"Способно ли искусство изменить человека фундаментально?" Последнее интервью Марка Захарова
16.10.2019 24 716 0 +668 braille-teeth

"Способно ли искусство изменить человека фундаментально?" Последнее интервью Марка Захарова

---
+668
В закладки
Журнал "Огонёк" публикует выдержки из последнего интервью с народным артистом СССР, художественным руководителем Московского театра имени Ленинского комсомола («Ленком») Марком Захаровым (1933-2019). Подготовил Андрей Архангельский.



Андрей Архангельский: "Последняя беседа с Марком Захаровым в «Огоньке» произошла почти случайно — в последние годы он редко соглашался на интервью. В таких случаях принято писать — «для нашего издания он сделал исключение»,— однако в жизни все прозаичнее. Накануне в «Огоньке» вышла рецензия на спектакль «Ленкома» «День опричника» — прямо скажем, нелестная. Представить, что режиссер, да еще знаменитый, лично позвонит автору рецензии, тем более критической… Обычная позиция большинства режиссеров сегодня — «я не читаю рецензий», «в интернете столько мусора» и так далее. В общем, это почти невозможно. Но Марк Захаров был уникальным человеком — даже в этом смысле. Он лично читал рецензии, уважал критиков и мгновенно откликался. «А вот вы там ошиблись, в начале…» — раздался вскоре в трубке его неповторимый голос. Автор этих строк воспользовался уникальной возможностью и предложил мастеру сделать большую беседу.
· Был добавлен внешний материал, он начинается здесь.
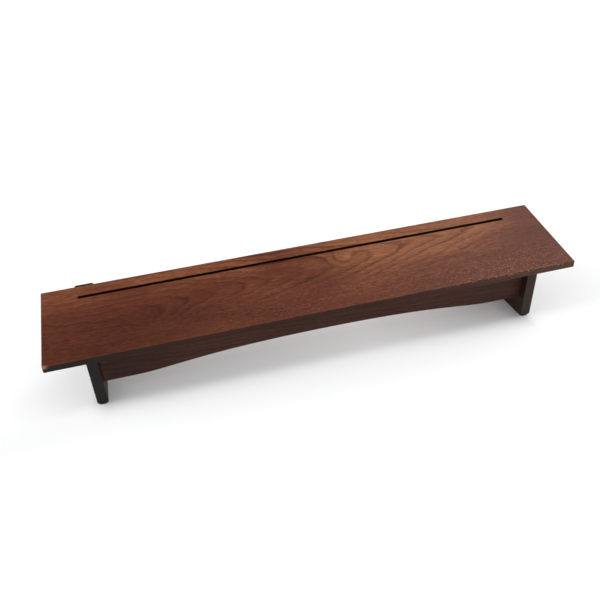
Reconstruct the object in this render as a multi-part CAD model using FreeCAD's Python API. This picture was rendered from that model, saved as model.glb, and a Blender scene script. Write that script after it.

Так появилось это интервью — последнее, к сожалению".

О начале

Я начинал в студенческой среде Станкоинструментального института, где был драмкружок. Студенты ведь очень взрывоопасный народ, юношеский максимализм! И вот я там примерно понял, что Брехт... очень студенческий драматург. И вот я оттуда, из Брехта, почерпнул запас юношеского максимализма, желания не бояться, идти ва-банк.
Я помню заседание парткома МГУ, который принимал мой студенческий спектакль «Дракон». Защищать меня тогда пришли Салынский, Плучек, Ефремов, Назым Хикмет.
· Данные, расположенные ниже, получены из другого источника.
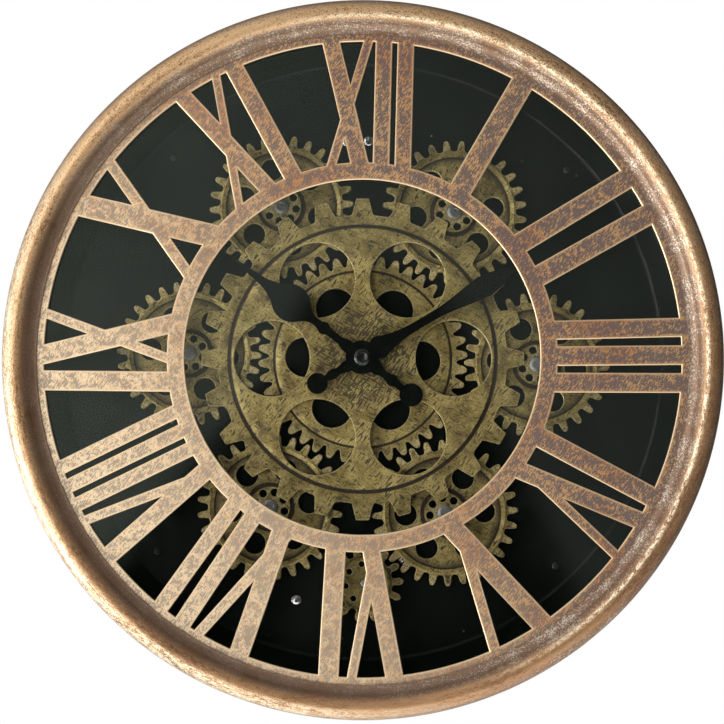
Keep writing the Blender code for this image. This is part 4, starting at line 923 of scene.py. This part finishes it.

И режиссер Юткевич мне помог понять, что такое режиссерские изыски и даже хитрая режиссерская демагогия, с помощью которых можно поставить в тупик партийное руководство. Когда к «Дракону» стал придираться товарищ Ягодкин, тогда ведущий партийный деятель МГУ, Юткевич, вдруг сказал: «Ну что вы, это ведь сказка! А если мы будем любую сказку подвергать политическому анализу, тогда придется запретить и Красную Шапочку за то, что у нее шапочка красного цвета...» И этой репликой как-то сбил напряженное дыхание у цензоров. Я потом попытался в дальнейшем этим пользоваться. Мы же все вышли из таких лет, страшноватых... система была изощренная — как в кино, так и в театре. Но в отличие от провинции, где все зависит от одного человека, в Москве было много начальства. В этом было спасение: можно было лавировать и даже ссорить их между собой.

О цензуре и уловках

Меня пригласили ставить «Разгром» по Фадееву в театре имени Маяковского. И вот к нам пришла дама из горкома на спектакль. И вот она видит, что партизанским отрядом в спектакле руководит некто по фамилии Левинсон... Так и в книжке, разумеется, но тут фамилия со сцены звучит — Левинсон! И потом еще и разгром красных. И подозрительного Левинсона играет какой-то Джигарханян... В общем, эта партийная дама почти нас запретила. Но вдова Фадеева позвонила по вертушке Суслову (Михаил Суслов, главный советский идеолог.— «О») и пригласила его на спектакль. Он пришел в галошах, что меня очень развеселило. Я не понимал, что решается моя судьба. Он сидел в ложе. И все засекли, что в конце спектакля он достал платочек, вытер слезу и зааплодировал. И вот через два дня в «Правде» появилась статья о «большой идейно-художественной удаче молодого режиссера на сцене театра Маяковского». Одни люди могут похвалиться — у меня такой вот друг, а у меня такой... А моим «другом» стал сам Суслов, главный партийный идеолог...

О «Ленкоме»

Мне — с точки зрения прагматической — повезло. Потому что я был назначен в театр (1973 год.— «О»), в который перестали приходить серьезные зрители, театр не пользовался успехом. И когда мне удалось подтянуть Григория Горина, Людмилу Петрушевскую в качестве драматургов, когда появились такие спектакли, как «Три девушки в голубом», «Поминальная молитва», в «Ленкоме» снова возник такой специфический оазис, который привлекал настоящего зрителя… Сейчас это звучит странно — театр имени Ленинского комсомола. Но тогда были и театр транспорта, и театр Моссовета — это все было в русле моды...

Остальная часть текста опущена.